● Prompt:
Quote the material below exactly as written, from the first line to the line that holds "const SLOPE_DEPTH = 23.4;", endpoints included.

● Data shown:
==============================

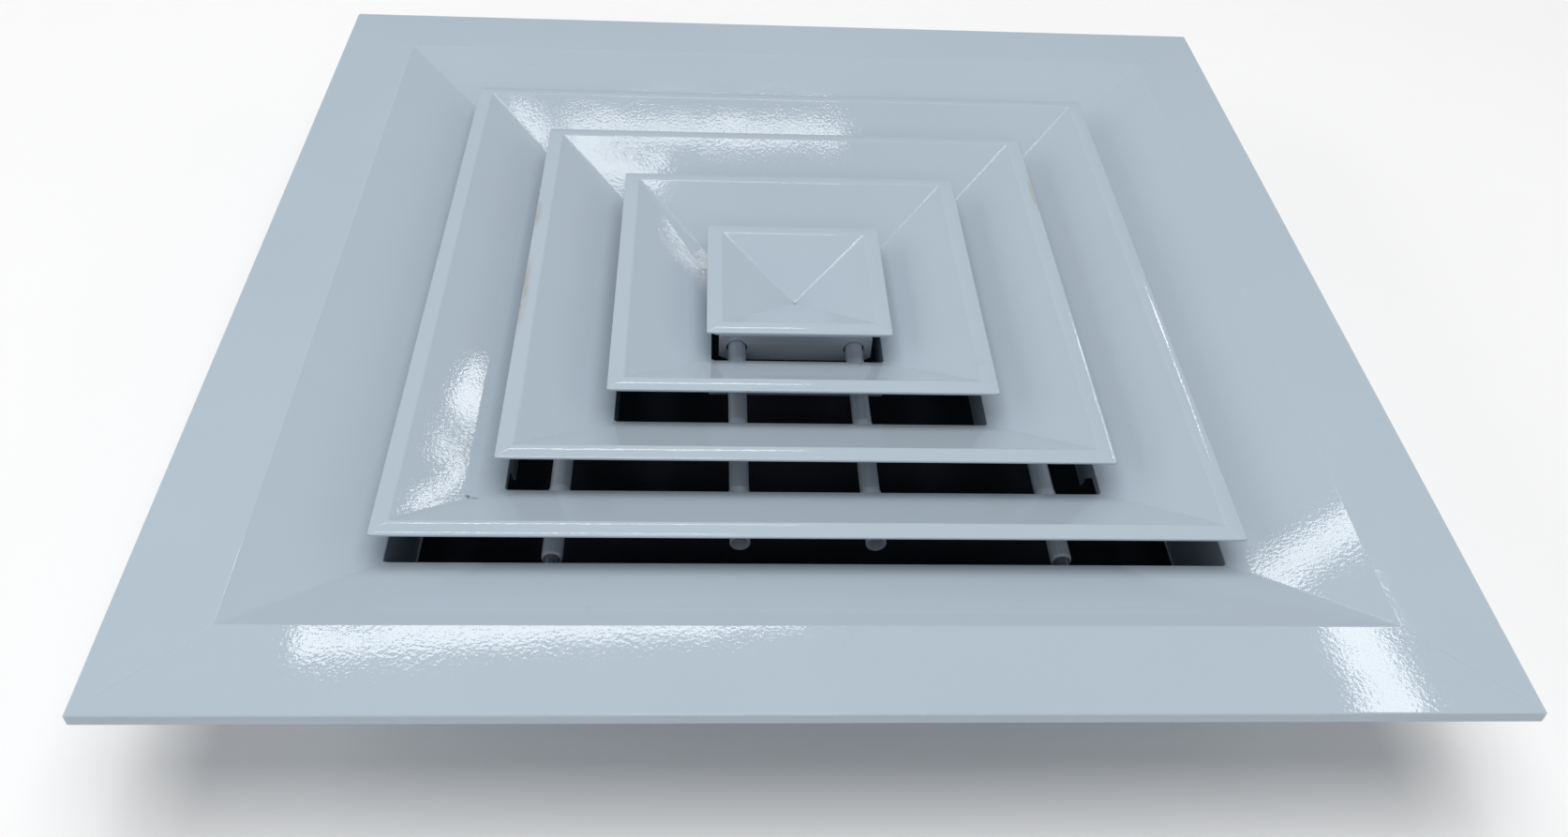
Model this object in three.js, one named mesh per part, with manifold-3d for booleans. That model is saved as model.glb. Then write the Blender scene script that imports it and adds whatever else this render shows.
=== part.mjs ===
// Square four-way ceiling air diffuser: a mitred frame with a neck collar, and a removable core
// of three louvre rings round a centre plate, strung on cross tubes and held by sprung pins.
//
// Millimetres, +Z out of the face that looks into the room, origin at the bottom centre of the
// neck collar. Every rail is one length of an extruded section cut to 45 degrees at both ends.
import * as THREE from 'three';
import { mergeVertices } from 'three/addons/utils/BufferGeometryUtils.js';
import Module from 'manifold-3d';

const wasm = await Module();
wasm.setup();

// ---------------------------------------------------------------- driving dimensions

const FACE_Z = 78; // flange face above the collar's lower end
const WALL = 1.4; // wall thickness of every extruded section
const GAP = 0.3; // clearance between touching pieces
const MITRE_GAP = GAP / Math.SQRT2; // cut back from each mitre plane, measured along the rail

// Frame: half sizes from the centre, depths below the flange face.
const FLANGE_HALF = 297.5;
const FLANGE_INNER = 252;
const LIP_DEPTH = 5.5;
const COLLAR_HALF = 196.5; // inner face
const SLOPE_DEPTH = 23.4; // where the sloping face meets the collar

// Louvre rings: the rim of each, and the section measured from that rim.
const RING_RIMS = { outer: 200, middle: 150, inner: 100 };
const CORE_RIM = 50;
const CREST_INSET = 8.2;
const CREST_DEPTH = 0.8;
const CREST_ROUND = 0.1; // how far the rounded crest lies below the sharp one
const LIP_FALL = 0.7; // how much lower the lip is at the rim than at the crest
const CENTRE_DROP = 2.8; // the centre plate's rim lies this much lower than the rings' rims
const BLADE_INSET = 52.8; // inner edge of a ring's blade
const BLADE_DEPTH = 26.2;
const LEG_DEPTH = 50;
const LEG_NOTCH = { top: 31.5, toothDepth: 42, topRun: 17, toothRun: 27, footRun: 31 };
const APEX_DEPTH = 23; // where the four centre plates meet
const APEX_INSET = 0.5;

// Corner keys and the channels that hold them, as insets from the rim or flange edge.
const FRAME_KEY = { inner: 34, outer: 16.8, top: 1.7, thickness: 1.9, reach: 48 };
const RING_KEY = { inner: 10.4, outer: 5.5, top: 4.2, thickness: 1.3, reach: 30 };
const CENTRE_KEY = { ...RING_KEY, top: RING_KEY.top + CENTRE_DROP, reach: 16 };
const KEY_HOOK = { reach: 1.5, rib: 1 };

// Cross tubes, latch pins and springs.
const TUBE_DEPTH = 35.5; // tube axis below the flange face
const TUBE_RADIUS = 5;
const TUBE_BORE = 4.1;
const TUBE_HOLE = TUBE_RADIUS + GAP;
const TUBE_SIDES = 16;
const BEAD_RISE = 0.7; // rolled beads that lock the rings on the tubes
const BEAD_HALF = 1.3;
const INNER_TUBE = { x: 33, halfLength: 173 };
const OUTER_TUBE = { x: 122, halfLength: 184 };
const TUBE_MOUTH = 3.75; // outer tubes are swaged in to this radius to keep the pin
const MOUTH_LENGTH = 1.2;
const MOUTH_LIP = 0.6;
const SEAT_HALF = 131; // crimp that the spring bears on, from the centre
const PIN_RADIUS = 3.4;
const PIN_HEAD_RADIUS = 3.8;
const PIN_HEAD_LENGTH = 8;
const PIN_SHOULDER_INSET = 0.3; // the 45 degree nose starts this far inside the collar face
const PIN_TIP_RADIUS = 0.6;
const LATCH_HOLE = 3.7;
const SPRING_RADIUS = 3;
const SPRING_WIRE = 0.35;
const SPRING_TURNS = 6;

// Bracket under the centre plates.
const BRACKET = {
  halfLength: 43,
  halfWidth: 25,
  topDepth: 25.2,
  bottomDepth: 44,
  bend: 1.2,
  chamfer: 5.3,
};
const BRACKET_HOLE = 5.8;
const SEAT = { inner: 2.5, outer: 14, clear: 0.45 }; // block that joins the plates to the bracket
const SCREW = { x: 9, shank: 2, head: 3.8, headHeight: 2, tip: 21.4, sides: 16 };

// ---------------------------------------------------------------- materials

const paint = (color) => new THREE.MeshStandardMaterial({ color, roughness: 0.28, metalness: 0 });
const metal = (color, roughness) => new THREE.MeshStandardMaterial({ color, roughness, metalness: 1 });

const WHITE_PAINT = 0xe4e9ec;
const MATERIALS = {
  paint: () => paint(WHITE_PAINT),
  aluminium: () => metal(0xa9abad, 0.4),
  steel: () => metal(0x8d9093, 0.35),
};

// ---------------------------------------------------------------- geometry helpers

const height = (depth) => FACE_Z - depth;

/** Merged, outward-facing copy of a closed geometry. */
function solid(geometry) {
  geometry.deleteAttribute('normal');
  geometry.deleteAttribute('uv');
  const merged = mergeVertices(geometry, 1e-4);
  const position = merged.attributes.position;
  const index = merged.index.array;
  const [a, b, c] = [new THREE.Vector3(), new THREE.Vector3(), new THREE.Vector3()];
  let volume = 0;
  for (let i = 0; i < index.length; i += 3) {
    a.fromBufferAttribute(position, index[i]);
    b.fromBufferAttribute(position, index[i + 1]);
    c.fromBufferAttribute(position, index[i + 2]);
    volume += a.dot(b.cross(c));
  }
  if (volume < 0) {
    for (let i = 0; i < index.length; i += 3) {
      [index[i], index[i + 1]] = [index[i + 1], index[i]];
    }
  }
  return merged;
}

function toManifold(geometry) {
  const { attributes, index } = solid(geometry);
  const vertProperties = new Float32Array(attributes.position.array);
  const triVerts = new Uint32Array(index.array);
  return new wasm.Manifold(new wasm.Mesh({ numProp: 3, vertProperties, triVerts }));
}

function fromManifold(manifold) {
  const mesh = manifold.getMesh();
  const geometry = new THREE.BufferGeometry();
  geometry.setAttribute('position', new THREE.Float32BufferAttribute(mesh.vertProperties, 3));
  geometry.setIndex(Array.from(mesh.triVerts));
  return geometry;
}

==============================

● Solution to this task:
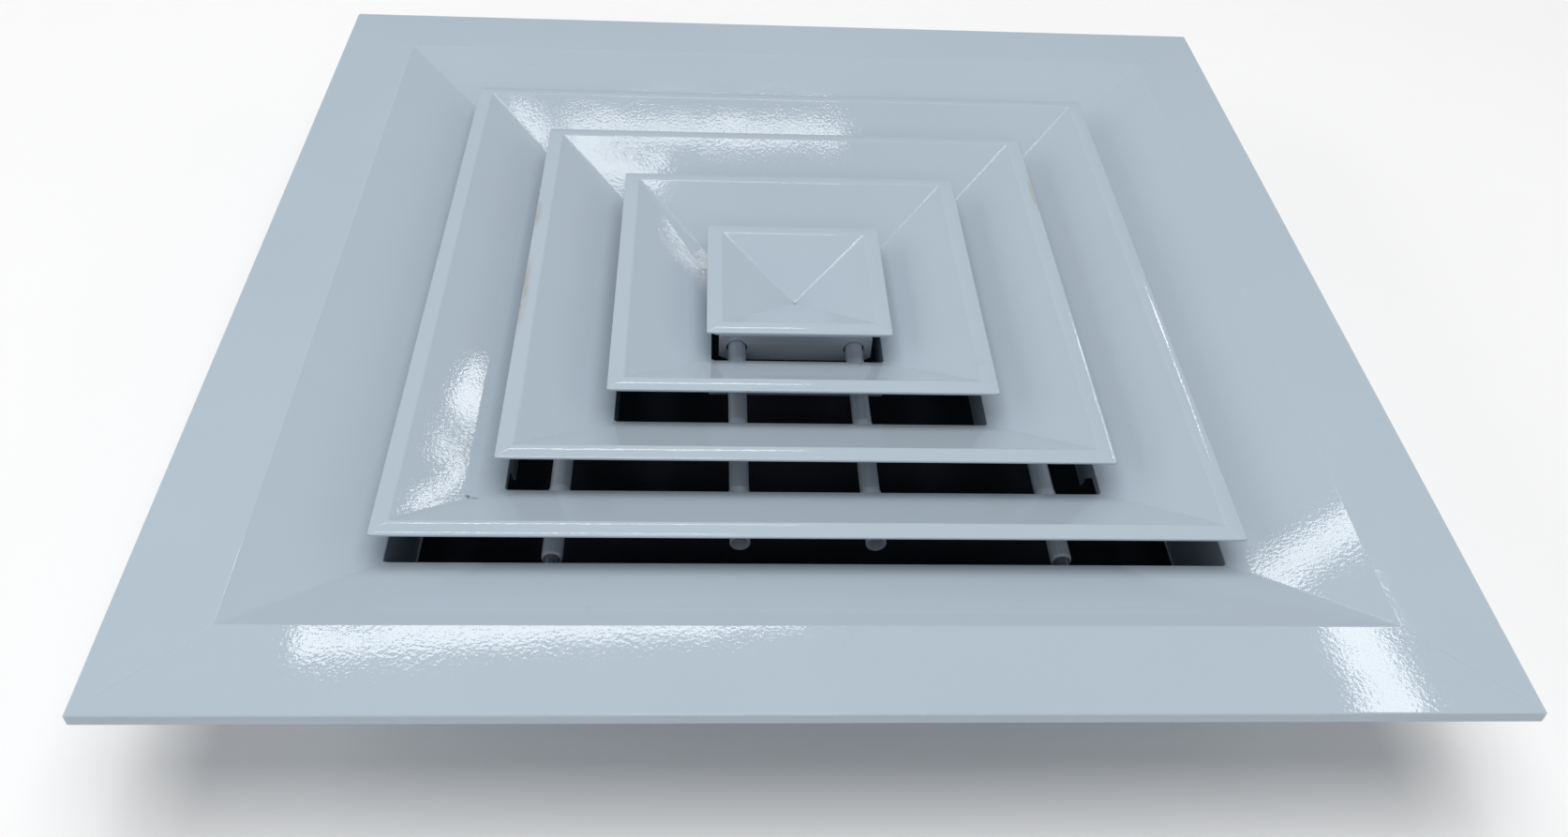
Model this object in three.js, one named mesh per part, with manifold-3d for booleans. That model is saved as model.glb. Then write the Blender scene script that imports it and adds whatever else this render shows.
=== part.mjs ===
// Square four-way ceiling air diffuser: a mitred frame with a neck collar, and a removable core
// of three louvre rings round a centre plate, strung on cross tubes and held by sprung pins.
//
// Millimetres, +Z out of the face that looks into the room, origin at the bottom centre of the
// neck collar. Every rail is one length of an extruded section cut to 45 degrees at both ends.
import * as THREE from 'three';
import { mergeVertices } from 'three/addons/utils/BufferGeometryUtils.js';
import Module from 'manifold-3d';

const wasm = await Module();
wasm.setup();

// ---------------------------------------------------------------- driving dimensions

const FACE_Z = 78; // flange face above the collar's lower end
const WALL = 1.4; // wall thickness of every extruded section
const GAP = 0.3; // clearance between touching pieces
const MITRE_GAP = GAP / Math.SQRT2; // cut back from each mitre plane, measured along the rail

// Frame: half sizes from the centre, depths below the flange face.
const FLANGE_HALF = 297.5;
const FLANGE_INNER = 252;
const LIP_DEPTH = 5.5;
const COLLAR_HALF = 196.5; // inner face
const SLOPE_DEPTH = 23.4; // where the sloping face meets the collar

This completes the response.